TIMONY: I’ll tell them. I’m really close with him and with Joan Wasser from Joan As Policewoman, who was on the record. And Kevin March was the drummer who’s now with Guided By Voices. It was really Nathan’s band. Nathan has gone on to do a lot of soundtracks. They were just really good friends at the time. And we had a fun time making the record. Actually, Jeff Buckley was in that band when we toured, on bass. They just sent me these photos of us playing at this radio station. Jeff Buckley, Joan Wasser, Nathan Larson, Kevin March. We did one tour on the East Coast and then that was it.
The 6ths’ “All Dressed Up In Dreams” (1995)
You sang with the Magnetic Fields’ Stephin Merritt, for his band The 6ths on the song “All Dressed Up In Dreams.” How did that come about?
TIMONY: I lived in a group house in Cambridge, Massachusetts, and Claudia Gunson, the drummer of the Magnetic Fields and his collaborator for many years, lived there too. So that’s how that happened. Stephin Merritt lived two blocks away, so I just knew them. One day, Claudia said, “We’re doing this record where people sing Stephin’s songs. Do you want to sing one of the songs?” So I literally walked to Stephin’s house, he told me the song, and we sang it. So it was very casual. We were just roommates.
All Over Me (1997)
You’re in the film All Over Me performing in a band. How did you get involved in the movie? What was it like playing a fictional band?

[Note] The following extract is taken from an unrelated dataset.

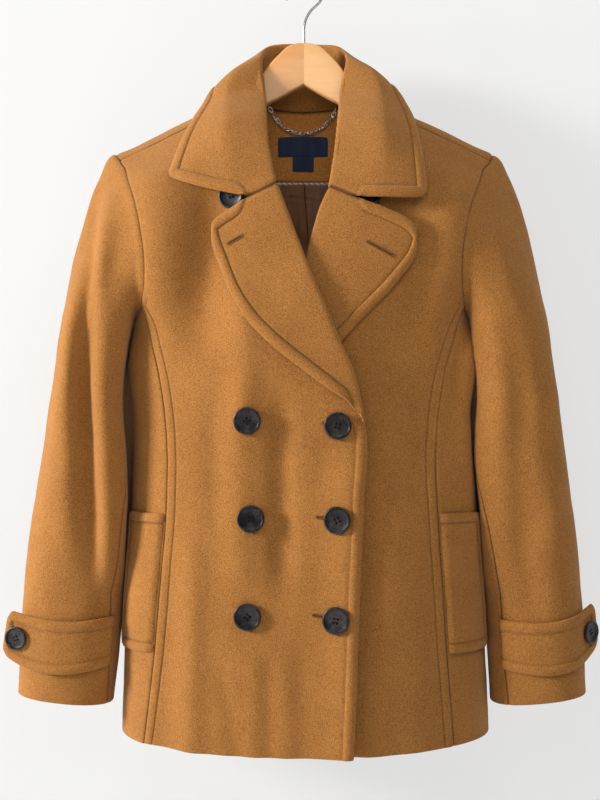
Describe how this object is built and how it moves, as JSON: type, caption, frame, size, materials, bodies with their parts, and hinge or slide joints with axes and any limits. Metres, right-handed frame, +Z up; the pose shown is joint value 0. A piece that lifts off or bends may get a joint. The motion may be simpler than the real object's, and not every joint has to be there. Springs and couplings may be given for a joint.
{
  "type": "pea coat on hanger",
  "caption": "Double-breasted hip-length wool coat with a large notched collar, cuff tabs and side pocket flaps, held open on a wooden hanger with a wire hook.",
  "frame": {"origin": "inner top of the hanger's hook, where the rail carries it", "axes": "+X to the wearer's left, +Y to the coat's back, +Z up"},
  "size_m": [0.6091, 0.1577, 0.7998],
  "materials": {
    "melton": "brushed camel wool melton",
    "lining": "brown satin",
    "piping": "twisted pale cord",
    "label": "woven navy, bare",
    "chain": "twisted chain",
    "button": "dark mottled, half gloss",
    "wood": "pale clear-lacquered beech",
    "hook_wire": "bright steel wire"
  },
  "bodies": {
    "root": {"front_right": "melton", "front_left": "melton", "side_right": "melton", "side_left": "melton", "back_right": "melton", "back_left": "melton", "upper_sleeve_right": "melton", "upper_sleeve_left": "melton", "under_sleeve_right": "melton", "under_sleeve_left": "melton", "collar": "melton", "lapel_right": "melton", "lapel_left": "melton", "pocket_right": "melton", "pocket_left": "melton", "cuff_tab_right": "melton", "cuff_tab_left": "melton", "neck_facing": "melton", "lining_back": "lining", "piping": "piping", "label": "label", "size_label": "label", "neck_chain": "chain", "button_right_1": "button", "button_right_2": "button", "button_right_3": "button", "button_right_4": "button", "button_left_1": "button", "button_left_2": "button", "button_left_3": "button", "button_left_4": "button", "cuff_button_right": "button", "cuff_button_left": "button", "hanger_wood": "wood", "hanger_hook": "hook_wire"}
  },
  "joints": []
}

TIMONY: The director Alex Sichel had seen a Helium video and called me up and was like, “Come on down to New York and act in this movie.” It was really fun. It took a day and I loved it. It was an all women crew on that set, and I thought they were so badass. I remember it being like, a super good experience. But it really was like a day out of my life a long time ago. I don’t remember a ton about it other than I was really impressed with them.
Backing William Shatner In Advertisements For Priceline (1998)
You did a series of commercials for Priceline in the nineties. How did you get involved there?
TIMONY: My friend who directed those, Phil [Morrison], just stayed here! He was traveling through on his way to North Carolina. That was really fun. Phil is a filmmaker — he made this movie Junebug, and he has done a bunch of different things. He makes a lot of ads, because that’s what filmmakers do to make money. He was doing a cool thing by getting his poor musician friends involved in his ads in the ’90s. I got to be in this Priceline commercial. It was me and Carrie [Brownstein], and William Shatner. It was the most money I had ever made at the time. It really helped me out a lot. I was very grateful to Phil for having me in that, because it paid my rent for a while.
Did you interact with Shatner at all on set? Was he nice?
TIMONY: I wouldn’t say nice was the right word to use. You want any dirt on him?
Sure!
TIMONY: He had a diva freakout and threw out all the sushi the chef made for him in the trash can. He was like, “Fuck this shit.” He had done a lot of TV at that point, so he didn’t feel like he had to be on his best behavior I guess. It was very professional, other than that.
Untame The Tiger (2024)
How was it working with Dave Mattacks [drummer for Fairport Convention] on Untame The Tiger? I heard you were nervous to work with him.
TIMONY: I was talking to my friend Joe Wong, who co-produced Untame The Tiger with me. Joe does his podcast where he interviews all these great drummers. He knows how much I love Fairport Convention, so he suggested, “I just interviewed Dave Mattacks, why don’t you get him?” I was just like, that would never happen. He would never want to play with me. It scared me to try to even think about playing with someone who’s that good. He’s played on all these records that I love from the 70s.
And then I sat on it for like a month and then suddenly I was like, “What the hell? Why would I not do that?” So Joe called him up and within an hour, we’re planning it all out. He was so cool to work with and such an incredible drummer and such a nice guy. It was really a dream come true for me. Probably one of the coolest things I’ve ever done in my life was play with him. It was awesome. Also working with David Christian, he’s also equally just as good. It’s nice to do solo stuff. I like the freedom of being able to collaborate with lots of different people.
A lot of your lyrics throughout your work are set in the realm of high fantasy — dragons, castles, dungeons. Is there a reason that’s where your mind goes when you’re writing?
TIMONY: I think of it as a retreat for me. It’s a nice place to hide. They’re all metaphors for what’s happening in my life. It’s not intentional. I sometimes will have to revise and say, that may only mean something to me. I want to connect, so can I just say what that means? And then I’ll add a line that’s like, “You left and I’m sad,” rather than whatever weird thing about a cave that I was talking about. Because to me, with the cave, I’m like, “Oh, yeah, I know what that means.” But what I found is other people are like, “Why are you sitting in my cave? That is weird.” So I tried to not do that as much.
I also just really like early music. I’ve been studying the lute. I have a friend who’s an early musician who plays viola da gamba, and I really admire her a lot. I play classical guitar. I just like music from different time periods. I think it’s fascinating. I like reading books that were written in different time periods. There’s so much that’s happened in the world. I’d like to try to connect with people from the past in any way possible. Whether it’s reading something they wrote or listening to music they wrote, something feels really comforting about it to me.
Untame The Tiger is out 2/23 on Merge.